• Material for the task
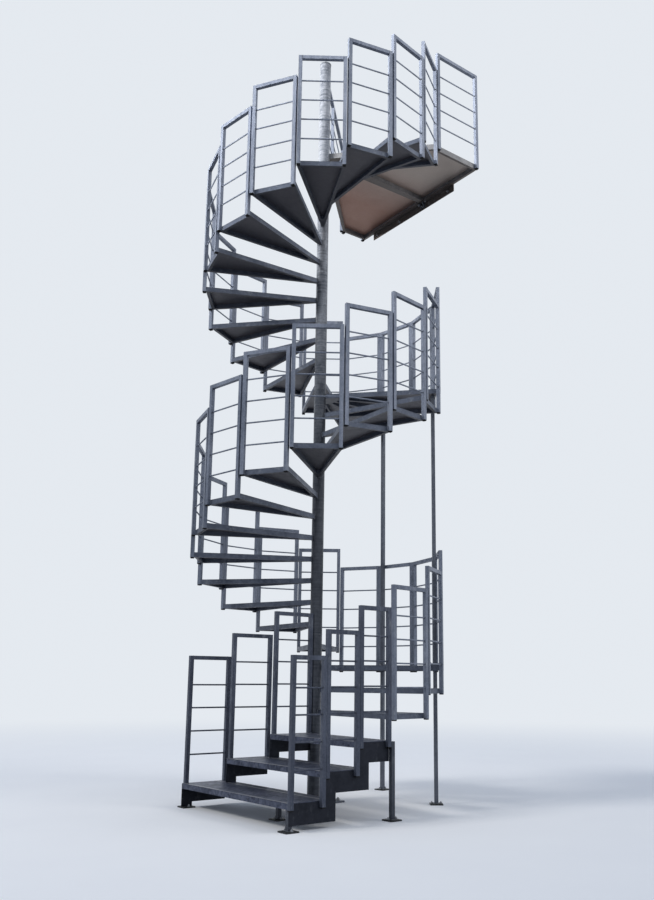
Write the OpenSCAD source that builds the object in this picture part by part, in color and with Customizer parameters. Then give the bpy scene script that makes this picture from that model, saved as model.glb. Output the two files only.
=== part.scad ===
// Outdoor spiral stair tower in galvanised steel, with a central column, a straight flared entry
// flight, two quarter landings and a top platform that is fixed to a building wall.
// Millimetres. Z is up from the ground, the origin is on the column's axis, and the stair climbs
// anticlockwise seen from above. Azimuth 0 is +X and azimuth 270 faces the front, which is -Y.

/* [Stair] */
// Rise of every step
rise = 180; // [150:5:200]
// Height of the rail's top above a tread
rail_h = 940; // [850:10:1100]

/* [Column] */
// Outside diameter of the column
col_d = 101.6; // [76:0.1:115]
// Wall of the column's pipe
col_wall = 4; // [3:0.5:8]
// Side of the square base plate
base_w = 360; // [320:5:440]
// Thickness of the base plate
base_t = 15; // [10:1:30]
// Diameter of the circle of the four anchor holes
anchor_pcd = 400; // [340:5:410]
// Diameter of the anchor holes
anchor_d = 18; // [14:1:26]

/* [Treads] */
// Depth of a tread's turned down rim
tread_t = 40; // [30:1:60]
// Thickness of the top sheet
sheet_t = 4; // [3:0.5:8]
// Width of the rim seen from below
rim_w = 26; // [15:1:40]
// Distance of the posts' middle plane from the column's axis
post_r = 1023; // [850:1:1100]

/* [Balustrade] */
// Side of the square tube of posts and rails
tube_w = 30; // [25:1:40]
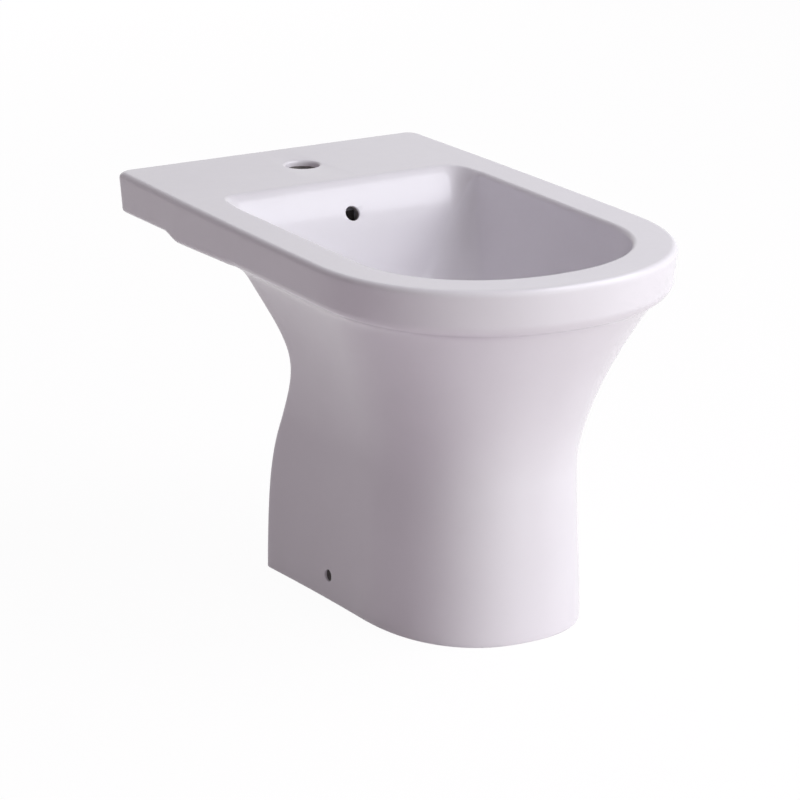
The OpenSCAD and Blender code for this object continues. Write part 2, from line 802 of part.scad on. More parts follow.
module plug_stem() {
  color(brass)
    at_waste() {
      translate([0, 0, shoulder_z]) cylinder(h = plug_boss_z - shoulder_z, d = stem_d);
      translate([0, 0, shoulder_z]) cylinder(h = shoulder_t, d = shoulder_d);
      translate([0, 0, rotor_z]) cylinder(h = shoulder_z - rotor_z, d = spigot_d);
      translate([0, 0, plug_boss_z]) cylinder(h = stem_tip_length, d = stem_tip_d);
    }
}

// A low dome over a thin rim, turned in one piece with the boss that takes the stem
module plug_cap() {
  rim_r = plug_d / 2;
  sphere_r = (rim_r * rim_r + plug_dome * plug_dome) / (2 * plug_dome);
  color(chrome)
    at_waste() translate([0, 0, plug_z])
      difference() {
        union() {
          cylinder(h = plug_rim, d = plug_d);
          rotate_extrude()
            intersection() {
              translate([0, plug_rim + plug_dome - sphere_r]) circle(sphere_r, $fn = 360);
              translate([0, plug_rim / 2]) square([rim_r, plug_rim / 2 + plug_dome + over]);
            }
          translate([0, 0, plug_boss_z - plug_z])
            cylinder(h = plug_z - plug_boss_z + plug_rim / 2, d = plug_boss_d);
        }
        translate([0, 0, plug_boss_z - plug_z - over])
          cylinder(h = stem_tip_length + over + loose_gap, d = stem_tip_d + 2 * thread_gap);
      }
}

module plug_seal() {
  color(black_rubber)
    at_waste() translate([0, 0, plug_z - plug_seal_t])
      ring_part(plug_seal_d, plug_boss_d + 2 * thread_gap, plug_seal_t);
}

// --- Floor fixings --------------------------------------------------------------------------

// Each piece is drawn for the +X side and mirrored for the other
module for_side(side) {
  mirror([side < 0 ? 1 : 0, 0, 0]) translate([0, wall_y(fixing_at), 0]) children();
}

plate_x = fixing_pad_x - bracket_t;

module fixing_bracket(side) {
  foot_x = fixing_pad_x - bracket_reach;
  hole_x = floor_hole_spacing / 2;
  rib = 5;
  rib_low = [foot_x + 4, bracket_t - 1];
  rib_high = [plate_x + 1, bracket_height - 6];
  insert_wall = 3;
  color(white_plastic)
    for_side(side)
      difference() {
        union() {
          translate([foot_x, -bracket_width / 2, 0]) cube([bracket_reach, bracket_width, bracket_t]);
          translate([plate_x, -bracket_width / 2, 0]) cube([bracket_t, bracket_width, bracket_height]);
          for (y = [-bracket_width / 2, bracket_width / 2 - rib])
            translate([0, y + rib, 0]) rotate([90, 0, 0])
              linear_extrude(rib)
                polygon([rib_low, [rib_high.x, rib_low.y], rib_high]);
          translate([plate_x - insert_length + bracket_t, 0, fixing_height])
            rotate([0, 90, 0]) cylinder(h = insert_length, d = insert_d + 2 * insert_wall);
        }
        translate([plate_x - insert_length + bracket_t - over, 0, fixing_height])
          rotate([0, 90, 0]) cylinder(h = insert_length + 2 * over, d = insert_d + 2 * thread_gap);
        translate([hole_x, 0, -over]) cylinder(h = bracket_t + 2 * over, d = floor_hole_d);
      }
}

module bracket_nut(side) {
  color(brass)
    for_side(side) translate([fixing_pad_x - insert_length, 0, fixing_height])
      rotate([0, 90, 0]) ring_part(insert_d, screw_d + 2 * thread_gap, insert_length);
}

module fixing_sleeve(side) {
  color(white_plastic)
    for_side(side) translate([fixing_pad_x, 0, fixing_height])
      rotate([0, 90, 0]) ring_part(fixing_hole_d - 2 * thread_gap, screw_d + 2 * thread_gap, sleeve_length);
}

module fixing_screw(side) {
  screw_end = 3;
  shank = sleeve_length + insert_length + screw_end;
  socket_depth = 2.5;
  socket_d = 5.5;
  color(steel)
    for_side(side) translate([fixing_pad_x + sleeve_length, 0, fixing_height])
      rotate([0, 90, 0])
        difference() {
          union() {
            cylinder(h = screw_head_h, d = screw_head_d);
            translate([0, 0, -shank]) cylinder(h = shank, d = screw_d);
          }
          translate([0, 0, screw_head_h - socket_depth])
            cylinder(h = socket_depth + over, d = socket_d, $fn = 6);
        }
}

module fixing_bracket_left() { fixing_bracket(-1); }
module fixing_bracket_right() { fixing_bracket(1); }
module bracket_nut_left() { bracket_nut(-1); }
module bracket_nut_right() { bracket_nut(1); }
module fixing_sleeve_left() { fixing_sleeve(-1); }
module fixing_sleeve_right() { fixing_sleeve(1); }
module fixing_screw_left() { fixing_screw(-1); }
module fixing_screw_right() { fixing_screw(1); }

china_body();
waste_body();
waste_top_seal();
waste_lower_gasket();
waste_slip_washer();
waste_back_nut();
latch_housing();
latch_nut();
latch_bush();
latch_rotor();
return_spring();
plug_stem();
plug_cap();
plug_seal();
fixing_bracket_left();
fixing_bracket_right();
bracket_nut_left();
bracket_nut_right();
fixing_sleeve_left();
fixing_sleeve_right();
fixing_screw_left();
fixing_screw_right();
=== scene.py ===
"""Looks of a floor standing bidet: a glazed china casting, its chromed waste and its floor fixings.

The china is built here once more as one smooth skin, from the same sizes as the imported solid, and stands
for that solid. So does a spring wound from round wire, and a waste whose tube has its thread. Sizes are in
millimetres in the shape functions and become metres when a mesh is made. Distances called "from the wall"
run forward, towards -Y.
"""

import json
import math

import bmesh
import bpy
import numpy as np
from mathutils import Matrix, Vector


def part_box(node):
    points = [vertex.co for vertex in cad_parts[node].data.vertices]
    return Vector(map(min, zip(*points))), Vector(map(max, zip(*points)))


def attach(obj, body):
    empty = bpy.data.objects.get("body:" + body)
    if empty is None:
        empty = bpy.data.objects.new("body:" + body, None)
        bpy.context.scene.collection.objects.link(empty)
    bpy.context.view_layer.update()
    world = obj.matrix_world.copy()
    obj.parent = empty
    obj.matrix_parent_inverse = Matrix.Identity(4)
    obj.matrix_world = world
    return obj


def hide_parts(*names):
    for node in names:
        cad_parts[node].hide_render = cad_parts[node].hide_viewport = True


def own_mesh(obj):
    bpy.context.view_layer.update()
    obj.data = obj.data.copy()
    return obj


MM = 0.001
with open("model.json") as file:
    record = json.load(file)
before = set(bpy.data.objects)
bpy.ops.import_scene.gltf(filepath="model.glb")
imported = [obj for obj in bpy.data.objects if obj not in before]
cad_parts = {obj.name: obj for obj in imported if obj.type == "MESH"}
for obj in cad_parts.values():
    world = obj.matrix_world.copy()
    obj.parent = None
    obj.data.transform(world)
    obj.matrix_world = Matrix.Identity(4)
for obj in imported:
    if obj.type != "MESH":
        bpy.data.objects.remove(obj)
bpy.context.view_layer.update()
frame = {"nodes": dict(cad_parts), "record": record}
nodes = frame["nodes"]
scene = bpy.context.scene

# --- Camera ---------------------------------------------------------------------------------------

CAMERA_PLACE = (-1.99843, -3.29406, 1.38425)
CAMERA_AZIMUTH, CAMERA_ELEVATION, CAMERA_ROLL = -31.008, 17.224, 0.235
CAMERA_LENS = 180


def make_camera():
    az, el, roll = (math.radians(a) for a in (CAMERA_AZIMUTH, CAMERA_ELEVATION, CAMERA_ROLL))
    back = Vector((math.sin(az) * math.cos(el), -math.cos(az) * math.cos(el), math.sin(el)))
    right = Vector((math.cos(az), math.sin(az), 0))
    up = back.cross(right)
    right, up = right * math.cos(roll) + up * math.sin(roll), up * math.cos(roll) - right * math.sin(roll)
    camera = bpy.data.objects.new("camera", bpy.data.cameras.new("camera"))
    camera.matrix_world = Matrix((right, up, back)).transposed().to_4x4()
    camera.location = CAMERA_PLACE
    camera.data.lens = CAMERA_LENS
    camera.data.clip_end = 100
    scene.collection.objects.link(camera)
    scene.camera = camera


make_camera()

# --- Meshes ---------------------------------------------------------------------------------------


def new_object(name, points, faces):
    """A mesh object from points in millimetres."""
    mesh = bpy.data.meshes.new(name)
    mesh.from_pydata((np.asarray(points, float) * MM).tolist(), [], faces)
    mesh.update()
    piece = bpy.data.objects.new(name, mesh)
    scene.collection.objects.link(piece)
    return piece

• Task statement
Only the lines from the opening of the material through the line with "anchor_d = 18; // [14:1:26]" should be echoed, exactly as written.

• Response
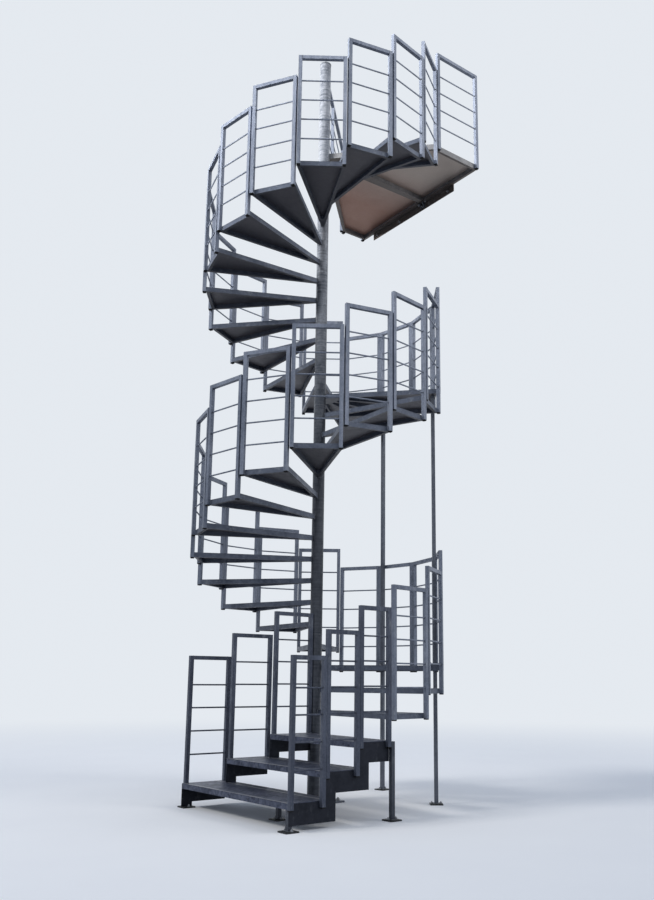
Write the OpenSCAD source that builds the object in this picture part by part, in color and with Customizer parameters. Then give the bpy scene script that makes this picture from that model, saved as model.glb. Output the two files only.
=== part.scad ===
// Outdoor spiral stair tower in galvanised steel, with a central column, a straight flared entry
// flight, two quarter landings and a top platform that is fixed to a building wall.
// Millimetres. Z is up from the ground, the origin is on the column's axis, and the stair climbs
// anticlockwise seen from above. Azimuth 0 is +X and azimuth 270 faces the front, which is -Y.

/* [Stair] */
// Rise of every step
rise = 180; // [150:5:200]
// Height of the rail's top above a tread
rail_h = 940; // [850:10:1100]

/* [Column] */
// Outside diameter of the column
col_d = 101.6; // [76:0.1:115]
// Wall of the column's pipe
col_wall = 4; // [3:0.5:8]
// Side of the square base plate
base_w = 360; // [320:5:440]
// Thickness of the base plate
base_t = 15; // [10:1:30]
// Diameter of the circle of the four anchor holes
anchor_pcd = 400; // [340:5:410]
// Diameter of the anchor holes
anchor_d = 18; // [14:1:26]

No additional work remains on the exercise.